As the season opens, it’s the last year in Turner Field, a spectacular stadium built during the 1996 Olympics, with a stunning view of downtown, and remaining one of my favorites. With the loss of the big-named free agents, and their home for almost 20 years, there’s a real concern that the fans may not respond. What’s a team to do?

The Atlanta Braves may have solved it by making the game and team more accessible to fans. Earlier this year, the team hosted a FanFest where kids and adults could come to run around on the field, engage in a number of kid-friendly activities, and even meet the players.

I took my 8-year-old son and a friend of his to get autographs, pose for pictures and even ask questions, like whether travel-ball or traditional recreation leagues would be better for him in the development of skills. It’s not every day you get to shake All-Star Freddie Freeman’s hand, or meet a famous veteran.

While waiting in line for autographed baseballs and posters, I spotted Terry Pendleton, the 1991 National League MVP for Atlanta — which started the great postseason run — who serves as a coach for the team.

I saw his baseball card and remarked, “I wish I had thought to bring my card for you to sign.”

He smiled and replied, “You can have mine!”

Then he autographed it. I swear I became a wide-eyed 8 year old again.

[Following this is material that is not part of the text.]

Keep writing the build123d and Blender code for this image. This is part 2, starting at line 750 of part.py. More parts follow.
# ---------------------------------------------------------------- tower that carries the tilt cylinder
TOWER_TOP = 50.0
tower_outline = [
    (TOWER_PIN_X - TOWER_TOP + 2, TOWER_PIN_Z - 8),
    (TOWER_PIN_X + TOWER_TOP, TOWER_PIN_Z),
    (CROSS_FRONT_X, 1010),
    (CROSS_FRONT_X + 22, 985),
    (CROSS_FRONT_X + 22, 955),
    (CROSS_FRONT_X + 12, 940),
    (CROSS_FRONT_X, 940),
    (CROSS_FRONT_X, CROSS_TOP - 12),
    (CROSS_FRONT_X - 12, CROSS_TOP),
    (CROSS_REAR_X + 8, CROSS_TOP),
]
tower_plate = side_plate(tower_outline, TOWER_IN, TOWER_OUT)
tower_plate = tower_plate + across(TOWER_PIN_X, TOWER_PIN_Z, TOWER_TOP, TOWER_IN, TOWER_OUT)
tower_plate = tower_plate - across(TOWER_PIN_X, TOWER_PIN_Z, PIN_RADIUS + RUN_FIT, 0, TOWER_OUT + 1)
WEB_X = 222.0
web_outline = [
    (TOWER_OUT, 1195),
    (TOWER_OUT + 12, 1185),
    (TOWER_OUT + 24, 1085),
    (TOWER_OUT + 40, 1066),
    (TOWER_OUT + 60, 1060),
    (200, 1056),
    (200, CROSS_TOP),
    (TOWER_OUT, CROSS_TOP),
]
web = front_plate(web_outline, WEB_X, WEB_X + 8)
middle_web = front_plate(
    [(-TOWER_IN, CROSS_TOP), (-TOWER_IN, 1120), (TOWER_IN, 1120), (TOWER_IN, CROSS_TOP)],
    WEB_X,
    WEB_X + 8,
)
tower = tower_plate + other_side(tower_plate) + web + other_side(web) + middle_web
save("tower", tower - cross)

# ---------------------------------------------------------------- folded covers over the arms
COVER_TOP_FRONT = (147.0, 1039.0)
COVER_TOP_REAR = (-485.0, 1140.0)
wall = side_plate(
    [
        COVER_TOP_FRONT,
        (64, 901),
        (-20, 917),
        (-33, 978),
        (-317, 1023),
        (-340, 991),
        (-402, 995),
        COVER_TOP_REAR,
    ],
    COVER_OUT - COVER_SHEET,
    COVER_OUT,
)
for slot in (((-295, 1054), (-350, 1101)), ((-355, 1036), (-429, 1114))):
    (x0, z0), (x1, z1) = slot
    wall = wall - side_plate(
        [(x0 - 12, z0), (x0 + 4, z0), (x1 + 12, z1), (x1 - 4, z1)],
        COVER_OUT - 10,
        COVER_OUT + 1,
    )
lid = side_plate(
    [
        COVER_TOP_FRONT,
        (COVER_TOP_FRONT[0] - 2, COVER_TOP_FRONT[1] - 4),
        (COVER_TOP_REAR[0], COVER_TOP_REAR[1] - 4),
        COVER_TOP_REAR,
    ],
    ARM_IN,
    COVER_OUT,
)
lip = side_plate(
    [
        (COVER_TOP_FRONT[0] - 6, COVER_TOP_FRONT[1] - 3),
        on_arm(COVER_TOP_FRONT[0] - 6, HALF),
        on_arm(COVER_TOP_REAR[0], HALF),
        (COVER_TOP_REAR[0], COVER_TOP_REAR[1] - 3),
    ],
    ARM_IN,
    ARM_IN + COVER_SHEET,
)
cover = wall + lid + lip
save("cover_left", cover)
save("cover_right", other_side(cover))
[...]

Sure my son will have a hard time pronouncing names like Ozzie Albies and Mike Foltynewicz. It may be a few games or seasons before we see Danny Burawa, Andrew Thurman, Ian Krol, Evan Philips or Mallex Smith. But I just know when they call one of those players, like Lucas Sims, my son’s going to yell out, “Hey, I met him! He showed me how to throw a ball.”

And sitting next to him is my daughter, four years older, who loves going to Braves games so much she tried out and made the school softball team, even though reading and Doctor Who are her two biggest pastimes. The team’s fan-friendly approach to the game won her over.

As Terence Mann, played by James Earl Jones opines in the film “Field of Dreams,” “The one constant through all the years, Ray, has been baseball. America has rolled by like an army of steamrollers. It’s been erased like a blackboard, rebuilt and erased again. But baseball has marked the time. This field, this game, is a part of our past, Ray. It reminds us of all that once was good, and it could be again.”

Across America, the Braves and other teams are starting to get back to basics in winning over the fans. And as Atlanta has shown, the sport still has a chance, and a bright future, so long as it learns from the past.